SANTA CRUZ — UC Santa Cruz researchers have compiled more than 10 million genetic variants of the COVID-19 virus from around the world and organized them into a family tree that maps the evolution of the coronavirus.
“This scale of data is really unprecedented,” said UC Santa Cruz bioinformatics programmer, Angie Hinrichs. “We’ve never had so many genomes from the same species before.”
In February 2020, after the first coronavirus strain become available, UC Santa Cruz researchers adapted the design of their existing genome browser and created one specifically to hold and display the collected genetic variants of the COVID-19 virus. Once the browser was built, coronavirus sequences flooded in daily by the thousands from researchers both in the U.S. and internationally. UC Santa Cruz researchers found themselves struggling to manage the massive influx of data.
“The tools that were available for building phylogenetic trees before the pandemic could handle a few thousand genome sequences, but suddenly we had tens of thousands,” said Hinrichs, who has worked with the university’s genome browser for more than 20 years.

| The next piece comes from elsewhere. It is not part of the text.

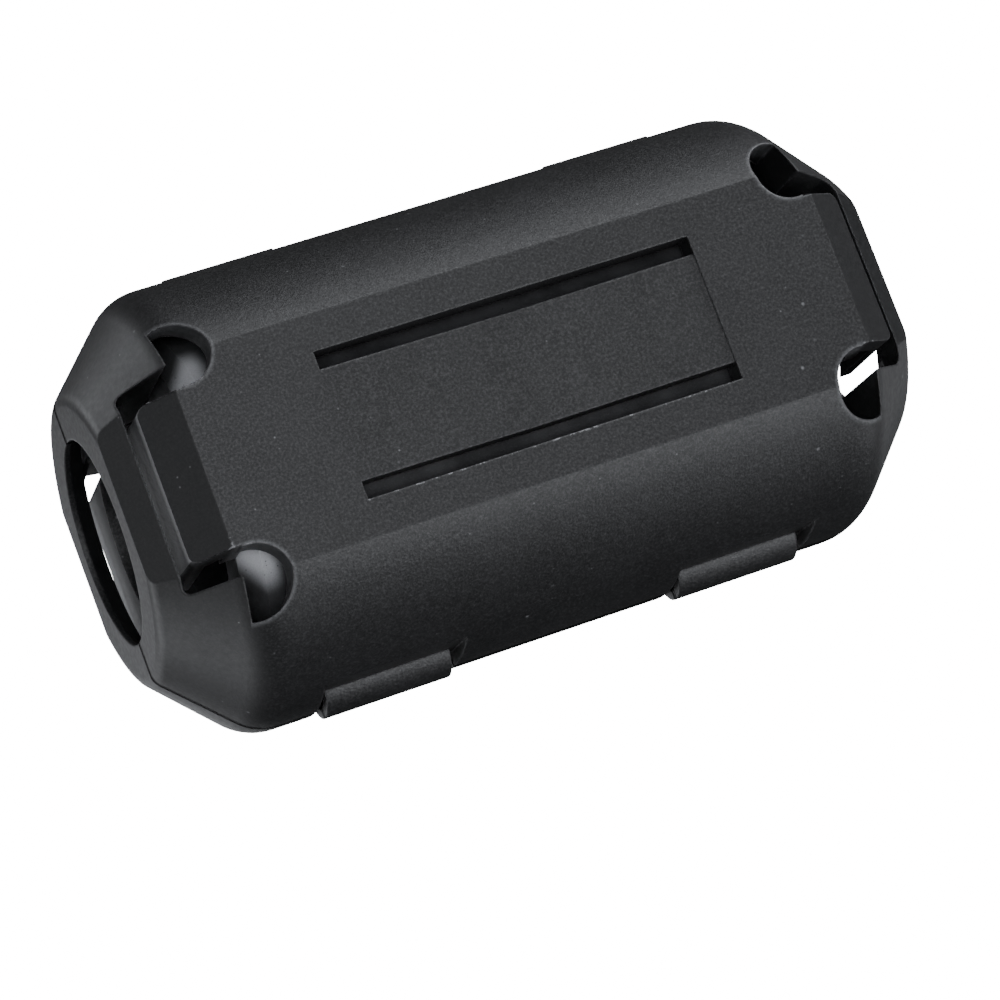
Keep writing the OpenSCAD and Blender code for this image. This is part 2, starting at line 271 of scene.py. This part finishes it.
def nylon_material():
    """Matte black nylon from a spark-eroded mould: fine sparkling grain on the body, smoother
    sloped ends, cloudy tone, sparse light specks, softened edges with painted highlights,
    painted highlights on the upper rims round the corner holes, painted light on the leg faces,
    crumbs with a painted highlight along one slot and painted shade where the shells meet."""
    material, n = new_material("black_nylon")
    mm = n.place_mm()
    cloud, mottle = n.noise(mm, *NYLON_CLOUD), n.noise(mm, *NYLON_MOTTLE)
    grain, tear = n.noise(mm, *NYLON_GRAIN), n.noise(mm, *NYLON_TEAR)
    pores = n.cells(mm, PORES)["Distance"]
    place = n.parts(mm)
    along, across, height = (n.math("ABSOLUTE", part) for part in place)
    true_normal = n.new("ShaderNodeNewGeometry").outputs["True Normal"]
    sloped, facet, leg = face_masks(n, true_normal, along)

    # painted edge highlight: where the rounded normal bends away from the true one, in patches
    rounded = n.new("ShaderNodeBevel", {"Radius": EDGE_RADIUS * MM}, samples=6).outputs[0]
    agree = n.new("ShaderNodeVectorMath", {0: rounded, 1: true_normal},
                  operation="DOT_PRODUCT").outputs["Value"]
    edge_highlight = n.times(n.ramp(agree, *EDGE_HIGHLIGHT_BEND), n.ramp(mottle, *EDGE_HIGHLIGHT_PATCHES))
    # torn plastic crumbs and a painted highlight along the slot's outer edge, strap side
    crumb_and_highlight = n.times(n.ramp(agree, *CRUMB_HIGHLIGHT_BEND), n.ramp(tear, *CRUMB_HIGHLIGHT_PATCHES),
                    n.math("GREATER_THAN", height, FLAT_FACE),
                    n.math("COMPARE", place[1], -SLOT_EDGE, SLOT_BAND))
    # painted highlight on the upper part of the rims round the corner holes
    rim_highlight = n.times(hole_rim_mask(n, along, across, height),
                  n.ramp(mottle, *RIM_HIGHLIGHT_PATCHES, RIM_HIGHLIGHT_LEAST, 1.0))
    # painted shade of the gap where the shells meet; it also takes away most of the shine
    seam_shade = n.fade(height, *SEAM_SHADE_HEIGHT)

    tone = n.mix(n.ramp(cloud, *NOISE_SPREAD), grey(BODY_DARK), grey(BODY_LIGHT))
    for mask, (share, over) in (
            (n.times(n.ramp(grain, *GRAIN_PEAKS), n.between(sloped, *GRAIN_SHARE)), GRAIN),
            (facet, FACET),
            (edge_highlight, EDGE_HIGHLIGHT),
            (rim_highlight, RIM_HIGHLIGHT),
            # painted light on the leg faces, in patches
            (n.times(leg, n.ramp(mottle, *LEG_LIGHT_PATCHES, LEG_LIGHT_LEAST, 1.0)), LEG_PAINTED_LIGHT),
            (speck_mask(n, mm), SPECK),
            (crumb_and_highlight, CRUMB_AND_HIGHLIGHT),
            (seam_shade, SEAM_SHADE)):
        tone = n.mix(n.times(mask, share), tone, grey(over))

    relief = n.math("ADD", n.times(grain, GRAIN_RELIEF), n.times(pores, PORE_RELIEF))
    bump = n.new("ShaderNodeBump", {"Height": relief, "Strength": n.between(sloped, *BUMP),
                                    "Distance": RELIEF * MM, "Normal": rounded}).outputs[0]
    roughness = n.math("SUBTRACT",
                       n.ramp(mottle, *NOISE_SPREAD, *NYLON_ROUGHNESS, curve="LINEAR"),
                       n.times(facet, FACET_POLISH))
    sparkle = n.times(n.ramp(grain, *SPARKLE_SPREAD, -SPARKLE, SPARKLE),
                      n.between(sloped, *SPARKLE_SHARE))
    shine = n.times(n.math("ADD", sparkle, NYLON_SHINE), n.between(seam_shade, 1.0, SEAM_SHADE_SHINE))
    skin = n.new("ShaderNodeBsdfPrincipled", {"Base Color": tone, "Roughness": roughness,
                                              "Normal": bump, "Specular IOR Level": shine})
    n.new("ShaderNodeOutputMaterial", {"Surface": skin.outputs[0]})
    return material


# ---------------------------------------------------------------- ferrite of the core

FERRITE_CLOUD = (0.6, 4.0, 0.6)         # patches per millimetre, detail, its roughness
FERRITE_GRAIN = (14.0, 2.0, 0.7)
CLOUD_EDGE, GRAIN_EDGE = (0.35, 0.65), (0.5, 0.75)
PITS, PIT_EDGE = 3.0, (0.05, 0.12)      # cells per millimetre, and the edge of a pit in them
CORE_HIGHLIGHT_ALONG, CORE_HIGHLIGHT_HEIGHT = (11.9, 12.7), (5.25, 6.25)    # where the painted highlight lies on the tumbled rims
CORE_HIGHLIGHT_TILT = 0.05                        # how much more of the painted highlight shows towards the latches
CORE_HIGHLIGHT_PATCHES, CORE_HIGHLIGHT_LEAST = (0.3, 0.6), 0.85
CORE_DARK, CORE_LIGHT = 0.022, 0.034
CORE_GRAIN, CORE_HIGHLIGHT, PIT = (0.4, 0.06), (1.0, 0.40), (0.7, 0.012)    # how much they hide, and tone
CORE_ROUGHNESS, CORE_SHINE, CORE_BUMP = (0.28, 0.42), (0.35, 1.0), 0.25
CORE_GRAIN_RELIEF, PIT_RELIEF = 0.5, 0.8


def ferrite_material():
    """Sintered ferrite: near-black skin with a dull mineral gloss and small pits. The tumbled
    rims of its ends carry a pale grey painted highlight high up, and the bore stays dark."""
    material, n = new_material("ferrite")
    mm = n.place_mm()
    cloud, grain = n.noise(mm, *FERRITE_CLOUD), n.noise(mm, *FERRITE_GRAIN)
    pit = n.fade(n.cells(mm, PITS)["Distance"], *PIT_EDGE)
    place = n.parts(mm)
    along, height = n.math("ABSOLUTE", place[0]), n.math("ABSOLUTE", place[2])
    # mask of the painted highlight high up on the rims of the core's ends
    tilted = n.math("ADD", height, n.times(place[1], CORE_HIGHLIGHT_TILT))
    core_highlight = n.times(n.ramp(along, *CORE_HIGHLIGHT_ALONG), n.ramp(tilted, *CORE_HIGHLIGHT_HEIGHT))
    tone = n.mix(n.ramp(cloud, *CLOUD_EDGE), grey(CORE_DARK), grey(CORE_LIGHT))
    for mask, (share, over) in (
            (n.ramp(grain, *GRAIN_EDGE), CORE_GRAIN),
            (n.times(core_highlight, n.ramp(grain, *CORE_HIGHLIGHT_PATCHES, CORE_HIGHLIGHT_LEAST, 1.0)), CORE_HIGHLIGHT),
            (pit, PIT)):
        tone = n.mix(n.times(mask, share), tone, grey(over))
    relief = n.math("SUBTRACT", n.times(grain, CORE_GRAIN_RELIEF), n.times(pit, PIT_RELIEF))
    bump = n.new("ShaderNodeBump", {"Height": relief, "Strength": CORE_BUMP,
                                    "Distance": RELIEF * MM}).outputs[0]
    # the painted highlight is also shinier
    skin = n.new("ShaderNodeBsdfPrincipled", {
        "Base Color": tone, "Normal": bump,
        "Roughness": n.ramp(cloud, *NOISE_SPREAD, *CORE_ROUGHNESS, curve="LINEAR"),
        "Specular IOR Level": n.between(core_highlight, *CORE_SHINE)})
    n.new("ShaderNodeOutputMaterial", {"Surface": skin.outputs[0]})
    return material


def dress(node, material):
    """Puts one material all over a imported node."""
    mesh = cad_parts[node].data
    mesh.materials.clear()
    mesh.materials.append(material)


# ---------------------------------------------------------------- the thin web of each strap

STRAP_X, STRAP_L = 8.2, 5.7             # middle and length of a strap along the hinge line
FOLD_Y, STRAP_R, STRAP_T = 10.0, 1.5816, 0.45    # fold line, outer radius of the arch, thickness
WEB_ANGLE = 0.30                        # radians that the web follows the arch to each side
WEB_INSET = 0.015                       # how far the web stays inside the strap's own faces
WEB_ARC_POINTS, WEB_LONG_POINTS = 17, 9


def strap_web(side):
    """Closed sheet on the strap's arch: point (angle a, radius r, x) lies at y = centre - r cos a,
    z = r sin a. The outline of the section runs out along the outer arc and back along the inner
    one, and is carried along x. A cap of strips between the arcs closes each end."""
    centre = STRAP_R - FOLD_Y
    outer, inner = STRAP_R - WEB_INSET, STRAP_R - STRAP_T + WEB_INSET
    a = np.linspace(-WEB_ANGLE, WEB_ANGLE, WEB_ARC_POINTS)
    angle = np.concatenate((a, a[::-1]))
    radius = np.concatenate((np.full(a.size, outer), np.full(a.size, inner)))
    x = np.linspace(-0.5, 0.5, WEB_LONG_POINTS) * (STRAP_L - 2 * WEB_INSET) + side * STRAP_X
    section = np.stack((centre - radius * np.cos(angle), radius * np.sin(angle)), 1)
    count = section.shape[0]
    points = np.empty((x.size, count, 3))
    points[..., 0] = x[:, None]
    points[..., 1:] = section[None]
    i, j = np.meshgrid(np.arange(x.size - 1), np.arange(count), indexing="ij")
    k = (j + 1) % count
    walls = np.stack((i * count + j, i * count + k, (i + 1) * count + k, (i + 1) * count + j), -1)
    strip = np.arange(a.size - 1)
    near = np.stack((strip, count - 1 - strip, count - 2 - strip, strip + 1), 1)
    far = near[:, ::-1] + (x.size - 1) * count
    faces = np.concatenate((walls.reshape(-1, 4), near, far))
    mesh = bpy.data.meshes.new("strap_web")
    mesh.from_pydata((points.reshape(-1, 3) * MM).tolist(), [], faces.tolist())
    mesh.validate()
    web = bpy.data.objects.new("strap_web_left" if side < 0 else "strap_web_right", mesh)
    scene.collection.objects.link(web)
    return web


# ---------------------------------------------------------------- floor and light

FLOOR_REACH = 1.5                       # from the middle to each side, in metres
PAPER_DARK, PAPER_LIGHT = (0.90, 0.90, 0.90, 1.0), (0.93, 0.93, 0.93, 1.0)
PAPER_FIBRE = (900.0, 3.0)              # fibres per metre, detail
PAPER_ROUGHNESS, PAPER_SHINE = 0.9, 0.1
BOX_COLOUR = (0.965, 0.985, 1.03)
STEEP = 0.99                            # upright part of the direction of a light overhead
WORLD_GLOW = 0.004                      # what the white backdrop sheds on the part

# Softboxes: place, width, and power in watts.
SOFTBOXES = {
    "camfill_box": ((-95, -50, 300), 150, 0.86),
    "farright_box": ((240, 180, 80), 110, 0.70),
    "nearright_box": ((220, -200, 60), 110, 0.30),
    "farhigh_box": ((60, 200, 210), 150, 0.40),
    "near_box": ((90, -205, 210), 130, 0.66),
    "far_box": ((80, 280, 90), 110, 0.29),
    "leftbelow_box": ((-240, -60, -180), 120, 0.265),
    "leftfarbelow_box": ((-200, 180, -130), 120, 0.31),
    "nearleftbelow_box": ((-200, -180, -120), 120, 0.19),
    "below_box": ((-30, 0, -300), 150, 0.135),
    "left_box": ((-290, 30, 90), 140, 0.0909),
    "right_box": ((300, 20, 60), 140, 0.0582),
    "rightbelow_box": ((250, -40, -150), 120, 0.0464),
}


def build_floor():
    """Pale floor under the flat bottom face, clear from beneath. The bead neither reflects it
    nor is lit by it: the softboxes that stand below the floor shine through it instead."""
    z = float(cad_bounds[0][2])
    s = FLOOR_REACH
    mesh = bpy.data.meshes.new("floor")
    mesh.from_pydata([(-s, -s, z), (s, -s, z), (s, s, z), (-s, s, z)], [], [(0, 1, 2, 3)])
    floor = bpy.data.objects.new("floor", mesh)
    scene.collection.objects.link(floor)
    material, n = new_material("floor_paper")
    place = n.new("ShaderNodeTexCoord").outputs["Object"]
    fibre = n.ramp(n.noise(place, *PAPER_FIBRE), *NOISE_SPREAD)
    tone = n.mix(fibre, PAPER_DARK, PAPER_LIGHT)
    paper = n.new("ShaderNodeBsdfPrincipled", {
        "Base Color": tone, "Roughness": PAPER_ROUGHNESS, "Specular IOR Level": PAPER_SHINE,
        "Emission Color": WHITE, "Emission Strength": WHITE_GLOW})
    clear = n.new("ShaderNodeBsdfTransparent", {"Color": WHITE})
    beneath = n.new("ShaderNodeNewGeometry").outputs["Backfacing"]
    sheet = n.new("ShaderNodeMixShader", {0: beneath, 1: paper.outputs[0], 2: clear.outputs[0]})
    n.new("ShaderNodeOutputMaterial", {"Surface": sheet.outputs[0]})
    mesh.materials.append(material)
    floor.visible_glossy = False
    floor.visible_diffuse = False
    floor.visible_shadow = False


def softbox(name, place, width, power):
    """Square area light, turned to the middle of the part: its z points away from the middle,
    its x is level (along the cable for a light straight above or below), and its y is z crossed
    with x."""
    data = bpy.data.lights.new(name, "AREA")
    data.shape, data.size = "SQUARE", width * MM
    data.energy, data.color = power, BOX_COLOUR
    light = bpy.data.objects.new(name, data)
    z = np.array(place, float)
    z /= np.linalg.norm(z)
    x = np.cross((0.0, 0.0, 1.0), z) if abs(z[2]) < STEEP else np.array((1.0, 0.0, 0.0))
    x /= np.linalg.norm(x)
    light.matrix_world = axes_at(x, np.cross(z, x), z, place)
    scene.collection.objects.link(light)


def build_world():
    """White backdrop for the camera that sheds hardly any light on the part."""
    world = bpy.data.worlds.new("studio")
    world.use_nodes = True
    n = Nodes(world.node_tree)
    seen = n.new("ShaderNodeLightPath").outputs["Is Camera Ray"]
    glow = n.between(seen, WORLD_GLOW, WHITE_GLOW)
    back = n.new("ShaderNodeBackground", {"Color": WHITE, "Strength": glow})
    n.new("ShaderNodeOutputWorld", {"Surface": back.outputs[0]})
    scene.world = world


# ---------------------------------------------------------------- the scene

place_camera()
nylon = nylon_material()
for shell in ("lower_shell", "upper_shell"):
    dress(shell, nylon)
ferrite = ferrite_material()
for core in ("lower_core", "upper_core"):
    dress(core, ferrite)
for side in (-1, 1):
    web = strap_web(side)
    web.data.materials.append(nylon)
    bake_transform(web)
build_floor()
for name, (place, width, power) in SOFTBOXES.items():
    softbox(name, place, width, power)
build_world()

With that in mind, a team of researchers was assembled, including Hinrichs, to wrangle the unfathomable amount of information into the form of a phylogenetic tree, like a family tree of the virus. A member of the team, then post-doctoral scholar, Yatish Turakhia, wrote a new software program called UShER, which allowed scientists to organize the coronavirus variants rapidly and accurately on the massive phylogenetic tree stored on the university’s coronavirus-specific browser. The number of variants in the database surpassed ten million in June.
To compare the statistics, the species with the next highest number of collected sequences in the genome browser at UC Santa Cruz is E. coli, with just more than 5 million genomic sequences, which is about half the number of collected coronavirus strains. Hinrichs points out that E. Coli has been studied by scientists for decades.
The university’s coronavirus genome browser and the phylogenetic tree it hosts have allowed scientists and researchers to track the history of the virus as it travels geographically, identify new lineages and deadly variants like omicron, or BA.1 and BA.2 as they are called on the tree, and predict superspreader events, or other potentially dangerous phenomena that can be foreseen in the tea leaves of the phylogenetic tree as it continues to grow.
“I wish the pandemic would go away and the sequences would stop flowing in, and I could put the wraps on this project, but it hasn’t happened yet,” said Heinrich. “As long as the virus keeps evolving, we’ll keep building onto this tree so that we can at least understand what it’s doing.”